### GIVEN REQUEST
Repeat only the lines from the line containing "foam_core();" through the line containing "obj.matrix_parent_inverse = Matrix.Identity(4)", both included, exactly as they stand.

### DATA
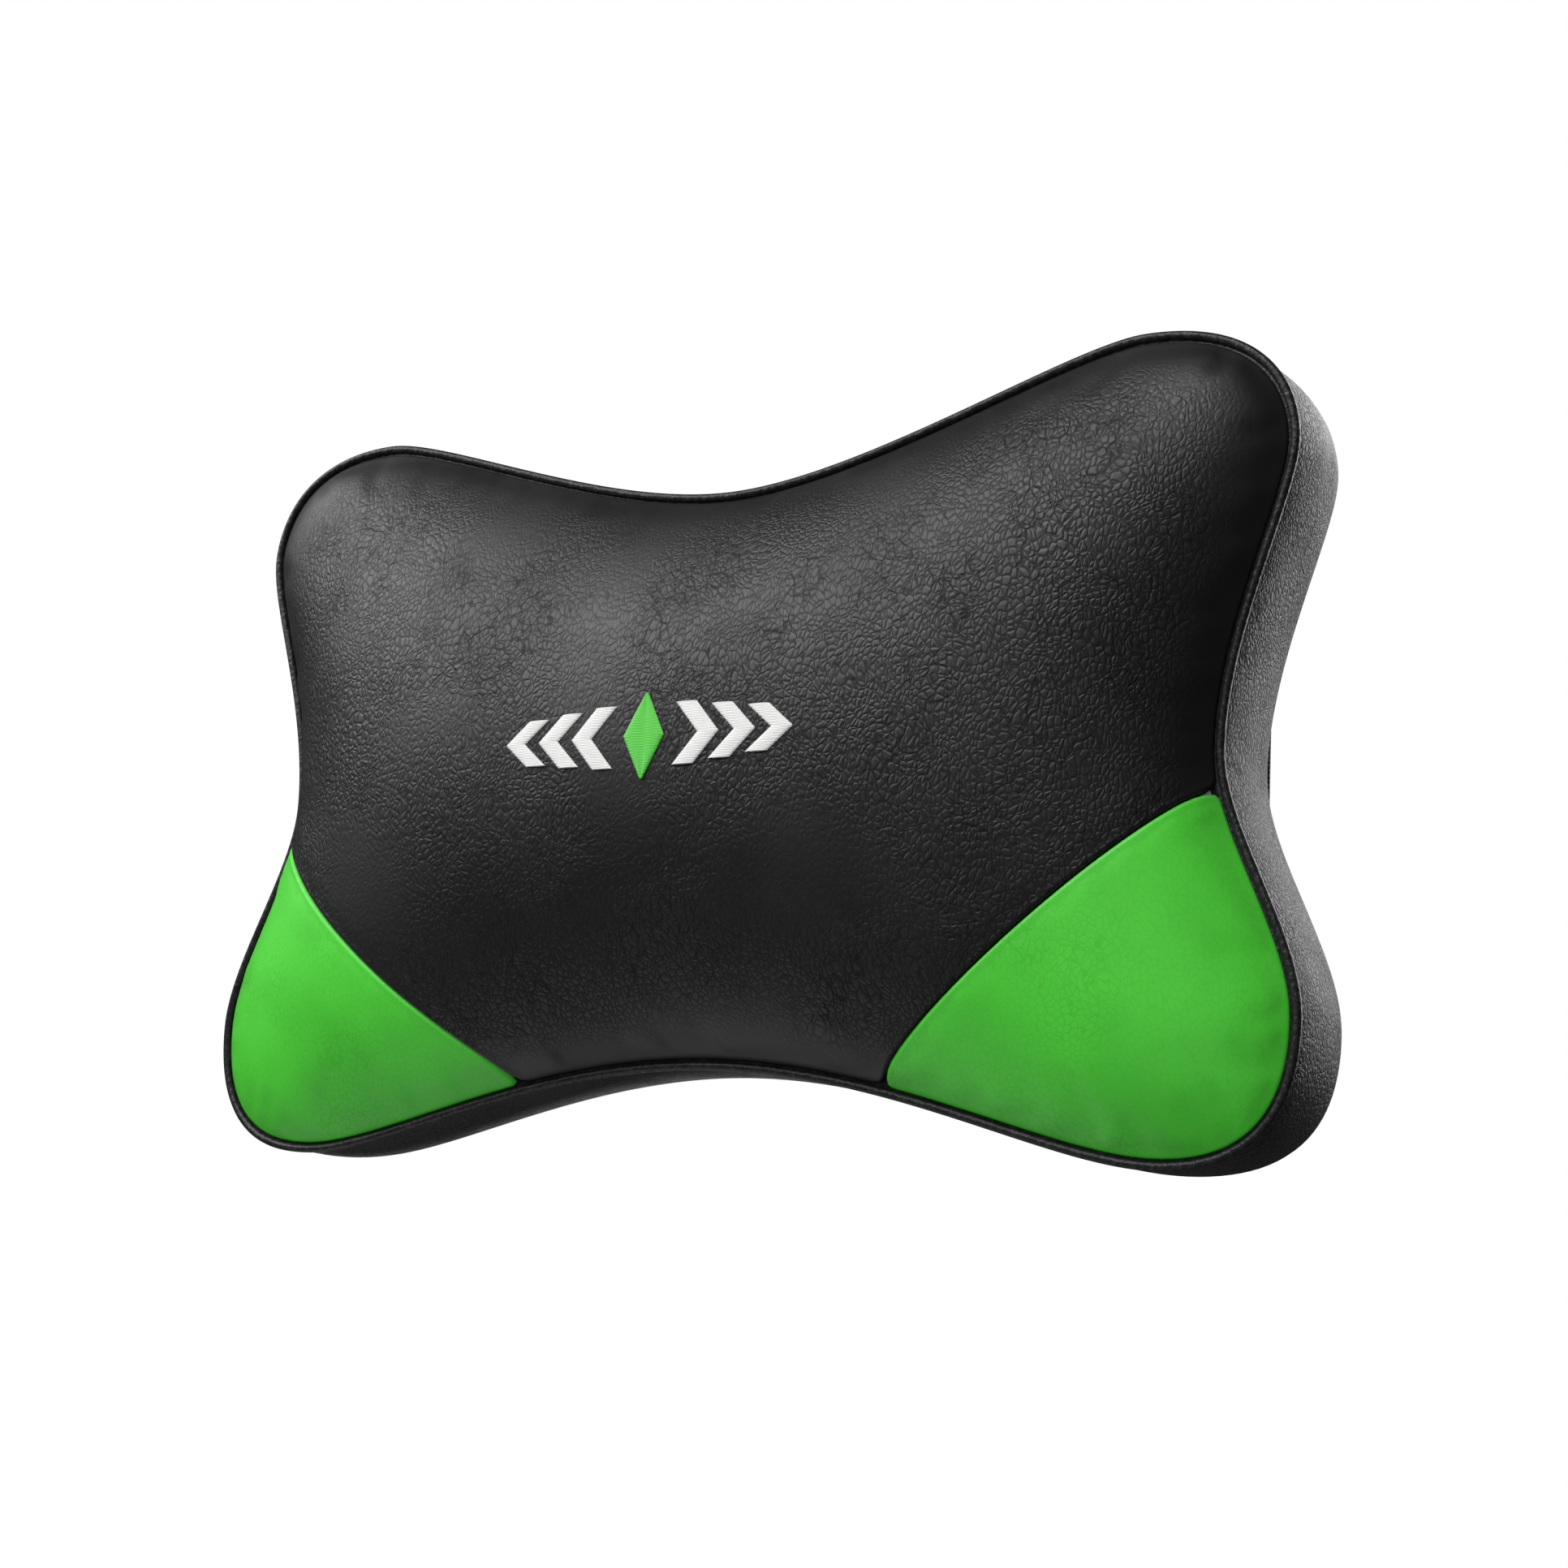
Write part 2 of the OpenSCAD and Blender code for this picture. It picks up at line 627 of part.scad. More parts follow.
diamond_half_w = 6;
diamond_half_h = 11;
module emblem_green() {
    tip = 0.4;
    color("#4fd040") raised([
        [-tip, tip, emblem_z + diamond_half_h],
        [-diamond_half_w, diamond_half_w, emblem_z],
        [-tip, tip, emblem_z - diamond_half_h]
    ]);
}

foam_core();
liner_front();
liner_back();
front_panel();
corner_panel_left();
corner_panel_right();
front_piping();
gusset();
back_panel_upper();
back_panel_lower();
zip_tape_upper();
zip_tape_lower();
zip_teeth_upper();
zip_teeth_lower();
zip_end_stops();
zip_slider();
zip_pull();
strap_left();
strap_right();
anchor_stitches();
buckle_socket();
buckle_plug();
buckle_arms();
strap_keeper();
emblem_white();
emblem_green();
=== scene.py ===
import math

import bmesh
import bpy
import numpy as np
from mathutils import Matrix, Vector
from mathutils.bvhtree import BVHTree
from mathutils.geometry import delaunay_2d_cdt


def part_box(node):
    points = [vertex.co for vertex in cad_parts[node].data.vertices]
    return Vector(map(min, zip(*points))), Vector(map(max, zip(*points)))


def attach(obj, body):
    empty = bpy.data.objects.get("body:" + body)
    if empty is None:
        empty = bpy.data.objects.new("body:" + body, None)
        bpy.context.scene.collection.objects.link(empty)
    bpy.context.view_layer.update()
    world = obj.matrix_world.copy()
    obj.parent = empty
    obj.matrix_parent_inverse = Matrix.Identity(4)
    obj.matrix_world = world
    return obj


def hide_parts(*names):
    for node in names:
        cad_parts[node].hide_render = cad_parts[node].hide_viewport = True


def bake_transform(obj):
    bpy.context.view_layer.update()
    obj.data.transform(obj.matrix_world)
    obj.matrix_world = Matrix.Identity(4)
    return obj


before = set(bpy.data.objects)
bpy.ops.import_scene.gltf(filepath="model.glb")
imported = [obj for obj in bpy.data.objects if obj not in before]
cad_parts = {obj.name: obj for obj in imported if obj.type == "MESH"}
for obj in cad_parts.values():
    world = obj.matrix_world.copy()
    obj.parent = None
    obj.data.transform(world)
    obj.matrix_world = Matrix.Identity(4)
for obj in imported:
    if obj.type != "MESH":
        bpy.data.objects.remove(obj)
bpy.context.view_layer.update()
MM = 0.001

# ---------------------------------------------------------------------------------------------
# THE CUTTING PATTERN. Half the cover's outline runs clockwise from the top dip to the bottom
# rise through seven knots, and the other half is its mirror image. The seam of a corner panel
# leaves the side just below the waist and runs to the bottom edge, bowed a little to the corner.
KNOTS = ((0, 79), (118, 106), (157, 76), (140, 2), (160, -61), (127, -95), (0, -72))
HEADINGS = ((1, 0), (1, 0), (0, -1), (0, -1), (0, -1), (-1, 0), (-1, 0))
HANDLES = ((41, 20), (38, 4), (14, 29), (19, 19), (32, 11), (27, 56))
SEAM_SIDE = 3.155
SEAM_LOW = 5.65
SEAM_BOW = -1 * MM
CLOTH_STEP = 4.2 * MM
SEAM_TUCK = 1.0 * MM
OUTLINE_FINE = 400
SEAM_FINE = 200
CLEAR_OF_LINES = 0.62
POINT_MERGE = 1e-7


def outline_at(place):
    """A point of the half outline; place counts knots from the top dip, 0 to 6."""
    i = min(int(place), 5)
    t = place - i
    a, d = Vector(KNOTS[i]), Vector(KNOTS[i + 1])
    b = a + Vector(HEADINGS[i]) * HANDLES[i][0]
    c = d - Vector(HEADINGS[i + 1]) * HANDLES[i][1]
    return ((1 - t) ** 3 * a + 3 * (1 - t) ** 2 * t * b + 3 * (1 - t) * t * t * c + t ** 3 * d) * MM


def even_steps(points, step):
    """Points about a step apart along a fine polyline, without its last one."""
    points = np.array(points)
    run = np.concatenate([[0], np.cumsum(np.linalg.norm(np.diff(points, axis=0), axis=1))])
    at = np.linspace(0, run[-1], max(2, round(run[-1] / step)), endpoint=False)
    return np.stack([np.interp(at, run, points[:, k]) for k in range(points.shape[1])], axis=1)


def outline_run(start, end, step):
    return even_steps([outline_at(p) for p in np.linspace(start, end, OUTLINE_FINE)], step)


def closed_outline(step):
    """The whole outline, and the places in it of the right-hand seam's two ends."""
    upper = outline_run(0, SEAM_SIDE, step)
    corner = outline_run(SEAM_SIDE, SEAM_LOW, step)
    lower = outline_run(SEAM_LOW, 6, step)
    right = np.concatenate([upper, corner, lower, [outline_at(6)]])
    left = right[-2:0:-1] * (-1, 1)
    return np.concatenate([right, left]), len(upper), len(upper) + len(corner)


def outward(loop):
    along = np.roll(loop, -1, 0) - np.roll(loop, 1, 0)
    along /= np.linalg.norm(along, axis=1)[:, None]
    return np.stack([-along[:, 1], along[:, 0]], axis=1)


def inset(loop, distance):
    return loop - outward(loop) * distance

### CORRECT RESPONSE
foam_core();
liner_front();
liner_back();
front_panel();
corner_panel_left();
corner_panel_right();
front_piping();
gusset();
back_panel_upper();
back_panel_lower();
zip_tape_upper();
zip_tape_lower();
zip_teeth_upper();
zip_teeth_lower();
zip_end_stops();
zip_slider();
zip_pull();
strap_left();
strap_right();
anchor_stitches();
buckle_socket();
buckle_plug();
buckle_arms();
strap_keeper();
emblem_white();
emblem_green();
=== scene.py ===
import math

import bmesh
import bpy
import numpy as np
from mathutils import Matrix, Vector
from mathutils.bvhtree import BVHTree
from mathutils.geometry import delaunay_2d_cdt


def part_box(node):
    points = [vertex.co for vertex in cad_parts[node].data.vertices]
    return Vector(map(min, zip(*points))), Vector(map(max, zip(*points)))


def attach(obj, body):
    empty = bpy.data.objects.get("body:" + body)
    if empty is None:
        empty = bpy.data.objects.new("body:" + body, None)
        bpy.context.scene.collection.objects.link(empty)
    bpy.context.view_layer.update()
    world = obj.matrix_world.copy()
    obj.parent = empty
    obj.matrix_parent_inverse = Matrix.Identity(4)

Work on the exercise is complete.